Spec Garmin Fenix 8 AMOLED Apple Watch Ultra 3
Case Size 47mm 49mm
Weight 73–80g 61.6g
Case Material Fiber-reinforced polymer / titanium back Grade 5 Titanium
Display 1.4″ AMOLED (454 x 454) 1.98″ LTPO3 OLED (422 x 514)
Water Rating 10 ATM (Dive-rated) 100m (ISO 22810)
Battery (Smartwatch) Up to 16 days Up to 42 hours
Battery (GPS) Up to 47 hours Up to 20 hours
GPS Multi-band Precision Dual-frequency (L1 + L5)
Connectivity Bluetooth, ANT+, Wi-Fi LTE, Wi-Fi 4, Bluetooth 5.3
Storage 32GB 64GB
NFC Payments Yes (Garmin Pay) Yes (Apple Pay)
Price $999 $799

The Verdict

Buy the Garmin Fenix 8 AMOLED if you’re a serious endurance athlete, trail runner, hiker, or outdoor enthusiast who prioritizes multi-day battery life and deep training metrics above all else. If your training plan involves structured workouts, multi-sport events, or adventures where a charger isn’t an option for days at a time, the Fenix 8 is the clear choice. It also works with both Android and iPhone, so you’re never locked into one ecosystem.

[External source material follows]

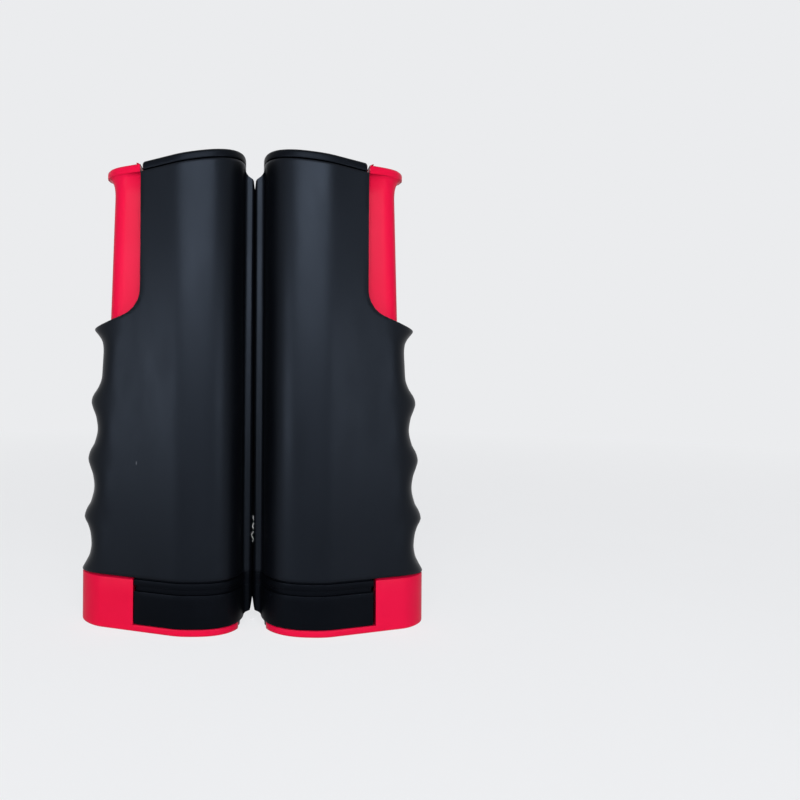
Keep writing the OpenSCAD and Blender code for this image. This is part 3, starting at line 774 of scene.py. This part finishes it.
def buildSpring(name, look, side):
    shut = look["wire"] + springs["endGap"]  # the rise of the first and of the last turn
    height, turns, radius = look["high"] - look["low"], look["turns"], look["radius"]
    pitch = (height - 2 * shut) / (turns - 2)
    t = np.linspace(0, turns, turns * 22 + 1)
    z = np.where(t > turns - 1, height - (turns - t) * shut, shut + (t - 1) * pitch)
    z = np.where(t < 1, t * shut, z)
    # the change of pitch is eased over half a turn
    z = np.convolve(np.pad(z, 5, mode="reflect", reflect_type="odd"), np.ones(11) / 11, "valid")
    a = 2 * math.pi * t
    points = np.column_stack([look["x"] + radius * np.cos(a), radius * np.sin(a), look["low"] + z])
    return sweptTube(name, points, look["wire"] / 2, 10, side, made["springSteel"])


screw = {
    # radius and height of the shank and the head
    "profile": [(1.35, -5.2), (1.35, 0.0), (2.35, 0.02), (2.48, 0.15), (2.48, 0.9), (2.3, 1.35), (1.8, 1.75),
                (1.0, 1.96), (0.3, 2.0)],
    "crossReach": 1.35, "crossHalf": 0.34, "crossFloor": 1.1, "crossTop": 3,
}


def buildScrew(x, y, z, side):  # a pan head with a cross, which faces the back
    one = turned("screw", (x, y, z), screw["profile"], side, made["screwSteel"], 32, "y")
    reach, half = screw["crossReach"], screw["crossHalf"]
    for wideX, wideZ in ((reach, half), (half, reach)):
        slot = block((x - wideX, x + wideX), (y + screw["crossFloor"], y + screw["crossTop"]),
                     (z - wideZ, z + wideZ), side)
        carve(one, slot)
        bpy.data.objects.remove(slot)
    return one


print("building the springs and screws")
for sideName, side in sides.items():
    piece = buildSpring(f"{sideName}_clamp_coil", springs["clamp"], side)
    dress(piece, f"{sideName}_post", "spring_steel", f"{sideName}_clamp_spring")
    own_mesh(piece)
    piece = buildSpring(f"{sideName}_reel_coil", springs["reel"], side)
    dress(piece, f"{sideName}_reel", "spring_steel", f"{sideName}_reel_spring")
    screws = [buildScrew(x, housing["wellFloor"], z, side) for x, z in housing["wells"]]
    piece = merged(f"{sideName}_shell_screw_set", screws)
    softShade(piece, 35)
    dress(piece, f"{sideName}_post", "screw_steel", f"{sideName}_shell_screws")

net = {
    "low": 30.9, "high": 176.9, "tape": 13.0, "hem": 1.5, "binding": 5.0, "meshes": 106, "depth": 1.0,
    "twine": 1.0, "zigzag": 0.5, "rowsOfMesh": 8,
    "slotX": 7.2, "tailThick": 0.35, "tailLean": 0.75,  # the tail leaves the roll a little outside its radius
    "rollR": 16.4, "coreR": 9.05, "layers": 10.5, "layerHalf": 0.4, "rollEnd": math.radians(160),
}


def buildMiddle():  # the net's columns stand one behind another in the slot, spaced in depth by an inverse smooth step
    count = net["meshes"]
    share = np.arange(count + 1) / count
    t = 0.5 - np.sin(np.arcsin(1 - 2 * share) / 3)  # the inverse of a smooth step
    y = (2 * t - 1) * net["depth"]
    x = np.where(np.arange(count + 1) % 2, 1, -1) * net["zigzag"]
    verts, faces, cloth = [], [], []  # cloth: 0 is dark twine, 1 is white tape
    half, hem = net["twine"] / 2, net["hem"]
    low, high = net["low"] + net["binding"], net["high"] - net["tape"]
    for i in range(count + 1):  # upright twines
        at = len(verts)
        left, right = x[i] - half, x[i] + half
        verts += [[left, y[i], low], [right, y[i], low], [right, y[i], high], [left, y[i], high]]
        faces.append((at, at + 1, at + 2, at + 3))
        cloth.append(0)
    levels = np.linspace(low, high, net["rowsOfMesh"] + 1)[1:-1]
    bands = [(z - half, z + half, 0) for z in levels]
    bands += [(net["low"], low, 1), (high, high + hem, 1), (high + hem, net["high"] - hem, 1),
              (net["high"] - hem, net["high"], 1)]
    for bottom, top, kind in bands:
        at = len(verts)
        for i in range(count + 1):
            verts += [[x[i], y[i], bottom], [x[i], y[i], top]]
        faces += [(at + 2 * i, at + 2 * i + 2, at + 2 * i + 3, at + 2 * i + 1) for i in range(count)]
        cloth += [kind] * count
    mesh = bpy.data.meshes.new("net_between_posts")
    mesh.from_pydata((np.array(verts) * mm).tolist(), [], faces)
    mesh.materials.append(made["netTwine"])
    mesh.materials.append(made["netTape"])
    mesh.polygons.foreach_set("material_index", cloth)
    piece = bpy.data.objects.new("net_between_posts", mesh)
    scene.collection.objects.link(piece)
    return piece


def buildTail(name, side):  # the net's run from the roll to the slot
    slotX, reach = net["slotX"], post["reelX"] - net["slotX"]
    touch = net["rollR"] + net["tailLean"]
    length = math.sqrt(reach**2 - touch**2)
    turn = math.asin(touch / reach)
    path = [(0.5, 0.0), (3.5, 0.0), (slotX, 0.0)]
    path += [(slotX + length * s * math.cos(turn), length * s * math.sin(turn)) for s in (0.3, 0.65, 1.0)]
    path = np.array(path)
    along = np.gradient(path, axis=0)
    normal = np.column_stack([-along[:, 1], along[:, 0]]) / np.hypot(*along.T)[:, None]
    half = net["tailThick"] / 2
    loop = np.vstack([path - normal * half, (path + normal * half)[::-1]])
    low, high = net["low"] + net["binding"], net["high"] - net["tape"]
    levels = [net["low"], low, *np.linspace(40, 160, 13), high, net["high"]]
    piece = meshPiece(name, *stacked([atHeight(loop, z) for z in levels]), side, made["netTwine"], 40)
    whiteEdges(piece)
    return piece


def whiteEdges(piece):  # the tape and the binding are white, the mesh between them dark
    piece.data.materials.append(made["netTape"])
    low, high = (net["low"] + net["binding"]) * mm, (net["high"] - net["tape"]) * mm
    for face in piece.data.polygons:
        face.material_index = 1 if face.center.z > high or face.center.z < low else 0


def buildRoll(name, side):  # the net wound up, layer on layer
    steps = int(net["layers"] * 40)
    turnAngle = np.linspace(0, net["layers"] * 2 * math.pi, steps + 1)
    pitch = (net["rollR"] - net["coreR"]) / net["layers"]
    middle = net["coreR"] + pitch / 2 + (net["rollR"] - net["coreR"] - pitch) * turnAngle / turnAngle[-1]
    a = net["rollEnd"] - turnAngle[-1] + turnAngle
    rows = []
    levels = [net["low"], net["low"] + net["binding"], 80.0, 120.0, net["high"] - net["tape"], net["high"]]
    for offset, order in ((-net["layerHalf"], levels), (net["layerHalf"], levels[::-1])):
        r = middle + offset * pitch
        ring = np.column_stack([post["reelX"] + r * np.cos(a), r * np.sin(a)])
        rows += [atHeight(ring, z) for z in order]
    n, count = steps + 1, len(rows)
    faces = []
    for here in range(count):
        there = (here + 1) % count
        faces += [(here * n + i, here * n + i + 1, there * n + i + 1, there * n + i) for i in range(steps)]
    faces += [tuple(r * n for r in range(count)), tuple(r * n + steps for r in range(count))]
    piece = meshPiece(name, np.vstack(rows), faces, side, made["netTwine"], 40)
    whiteEdges(piece)
    return piece


thread = {  # a loose loop of the net's white edge thread, caught between the lips
    "radius": 0.085,
    "points": [(0.1, -4.4, 45.1), (0.15, -5.6, 44.3), (0.5, -5.2, 43.4), (0.5, -4.7, 42.4), (0.0, -5.6, 41.2),
               (0.2, -5.6, 40.2), (0.5, -4.8, 39.1), (0.1, -5.0, 38.1), (-0.5, -5.7, 37.4),
               (-0.15, -5.75, 36.5), (0.3, -5.7, 35.6), (0.2, -5.0, 34.8), (-0.2, -4.4, 34.2)],
}

print("winding the net")
middle = buildMiddle()
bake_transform(middle)
for sideName, side in sides.items():
    tail = buildTail(f"{sideName}_net_run", side)
    dress(tail, f"{sideName}_post", "net_fabric", f"{sideName}_net_tail")
    roll = buildRoll(f"{sideName}_wound_net", side)
    dress(roll, f"{sideName}_reel", "net_fabric", f"{sideName}_net_roll")
loop = sweptTube("loose_edge_thread", curveThrough(thread["points"]), thread["radius"], 8, 1, made["netTape"])
dress(loop, "right_post", "net_fabric")

print("finishing the inner parts")
innerParts = {
    "reel_axle": "axleSteel", "reel_tube": "reelPlastic", "bottom_bush": "bushPlastic",
    "top_bush": "bushPlastic", "base_screws": "screwSteel",
}
for sideName in sides:
    for part, material in innerParts.items():
        node = nodes[f"{sideName}_{part}"]
        node.data.materials.clear()
        node.data.materials.append(made[material])

studio = {
    "pale": (0.831, 0.839, 0.855), "skyForLight": 0.15,
    "grain": ((0.80, 0.81, 0.825), (0.84, 0.85, 0.865)),
    # share and strength of the sweep's glow beside the posts, and the metres over which both come to 1
    "nearShare": 0.80, "nearGlow": 1.105, "near": (0.25, 1.1),
    # radius and height of the floor and the wall, in metres, and the bend between them
    "floor": [(0.0, 0.0), (0.3, 0.0), (1.0, 0.0), (2.0, 0.0)], "bendR": 1.2, "wall": [(3.2, 2.2), (3.2, 3.4)],
    "drop": 0.15,  # mm that the floor lies below the posts
    "lampColour": (0.97, 0.985, 1.0),
    "boxes": [  # place, aim, width, height and watts
        ((-0.62, -0.66, 0.105), (0, -0.02, 0.08), 0.30, 0.20, 2.1),
        ((0.62, -0.66, 0.105), (0, -0.02, 0.08), 0.30, 0.20, 1.6),
        ((0.0, -0.9, 0.40), (0, -0.02, 0.12), 0.86, 0.42, 10.8),
    ],
}


def seenBackground(tree):  # 1 for the rays that show the backdrop, straight on or in a reflection
    path = tree.nodes.new("ShaderNodeLightPath")
    total = path.outputs["Is Camera Ray"]
    for name in ("Is Glossy Ray", "Is Transmission Ray"):
        add = tree.nodes.new("ShaderNodeMath")
        add.operation = "MAXIMUM"
        tree.links.new(total, add.inputs[0])
        tree.links.new(path.outputs[name], add.inputs[1])
        total = add.outputs[0]
    return total


def paleSweep():  # the floor's material
    material = bpy.data.materials.new("paleSweep")
    material.use_nodes = True
    tree = material.node_tree
    tree.nodes.clear()
    diffuse = tree.nodes.new("ShaderNodeBsdfDiffuse")
    grain = blendColour(tree, ramp(tree, noise(tree, 9, 3), 0, 1), *studio["grain"])
    tree.links.new(grain, diffuse.inputs["Color"])
    coords = tree.nodes.new("ShaderNodeTexCoord")
    length = tree.nodes.new("ShaderNodeVectorMath")
    length.operation = "LENGTH"
    tree.links.new(coords.outputs["Object"], length.inputs[0])
    away = length.outputs["Value"]
    glow = tree.nodes.new("ShaderNodeEmission")  # even further out; beside the posts it lets the shadow show
    glow.inputs["Color"].default_value = (*studio["pale"], 1)
    tree.links.new(ramp(tree, away, studio["nearGlow"], 1.0, *studio["near"]), glow.inputs["Strength"])
    share = tree.nodes.new("ShaderNodeMath")
    share.operation = "MULTIPLY"
    tree.links.new(ramp(tree, away, studio["nearShare"], 1.0, *studio["near"]), share.inputs[0])
    tree.links.new(seenBackground(tree), share.inputs[1])
    mix = tree.nodes.new("ShaderNodeMixShader")
    tree.links.new(share.outputs[0], mix.inputs["Fac"])
    tree.links.new(diffuse.outputs[0], mix.inputs[1])
    tree.links.new(glow.outputs[0], mix.inputs[2])
    out = tree.nodes.new("ShaderNodeOutputMaterial")
    tree.links.new(mix.outputs[0], out.inputs["Surface"])
    return material


def buildStage():
    bendR, bendX = studio["bendR"], studio["floor"][-1][0]
    bend = [(bendX + bendR * math.sin(a), bendR - bendR * math.cos(a)) for a in np.radians(range(10, 91, 10))]
    angle = np.linspace(0, 2 * math.pi, 72, endpoint=False)
    rows = []
    for r, z in [*studio["floor"], *bend, *studio["wall"]]:
        r = max(r, 0.001) * 1000
        ring = np.column_stack([r * np.cos(angle), r * np.sin(angle)])
        rows.append(atHeight(ring, z * 1000 - studio["drop"]))
    floor = meshPiece("studio_sweep", *stacked(rows, capEnds=False), 1, paleSweep(), 60)


def buildLight():
    world = bpy.data.worlds.new("studioWorld")
    scene.world = world
    world.use_nodes = True
    tree = world.node_tree
    back = tree.nodes["Background"]
    back.inputs["Color"].default_value = (*studio["pale"], 1)
    strength = ramp(tree, seenBackground(tree), studio["skyForLight"], 1.0, 0, 1)
    tree.links.new(strength, back.inputs["Strength"])
    for number, (place, aim, width, height, watts) in enumerate(studio["boxes"]):
        lamp = bpy.data.lights.new(f"softbox{number}", "AREA")
        lamp.shape, lamp.size, lamp.size_y = "RECTANGLE", width, height
        lamp.energy, lamp.color = watts, studio["lampColour"]
        holder = bpy.data.objects.new(f"softbox{number}", lamp)
        scene.collection.objects.link(holder)
        holder.location = place
        holder.visible_camera = False
        direction = np.array(aim) - np.array(place)
        yaw = math.atan2(direction[0], -direction[1])
        rise = math.atan2(direction[2], math.hypot(direction[0], direction[1]))
        holder.rotation_euler = (math.pi / 2 + rise, 0, math.pi + yaw)


camera = {"place": (0.0, -0.302, 0.1039), "lens": 31.73, "shift": (0.1829, -0.0296), "roll": -0.38}


def buildCamera():
    lens = bpy.data.cameras.new("camera")
    lens.lens, lens.sensor_width = camera["lens"], 36
    lens.shift_x, lens.shift_y = camera["shift"]
    lens.clip_start, lens.clip_end = 0.01, 20
    holder = bpy.data.objects.new("camera", lens)
    scene.collection.objects.link(holder)
    holder.location = camera["place"]
    holder.rotation_euler = (math.pi / 2, math.radians(camera["roll"]), 0)
    scene.camera = holder


print("setting the studio")
buildStage()
buildLight()
buildCamera()
scene.view_settings.view_transform = "Standard"

print("done")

Buy the Apple Watch Ultra 3 if you’re an iPhone user who wants the most capable smartwatch available — one that handles fitness tracking, daily health monitoring, phone calls, messaging, and music streaming without needing your phone nearby. The Ultra 3 offers a larger display, lighter weight, built-in LTE, and a lower price. For most people who exercise regularly but don’t need week-long battery or Garmin-level training science, it’s the better daily companion.

The bottom line: The Fenix 8 AMOLED is the better fitness tool. The Apple Watch Ultra 3 is the better smart device. Neither choice is wrong — it depends on whether your wrist needs a training computer or a life computer.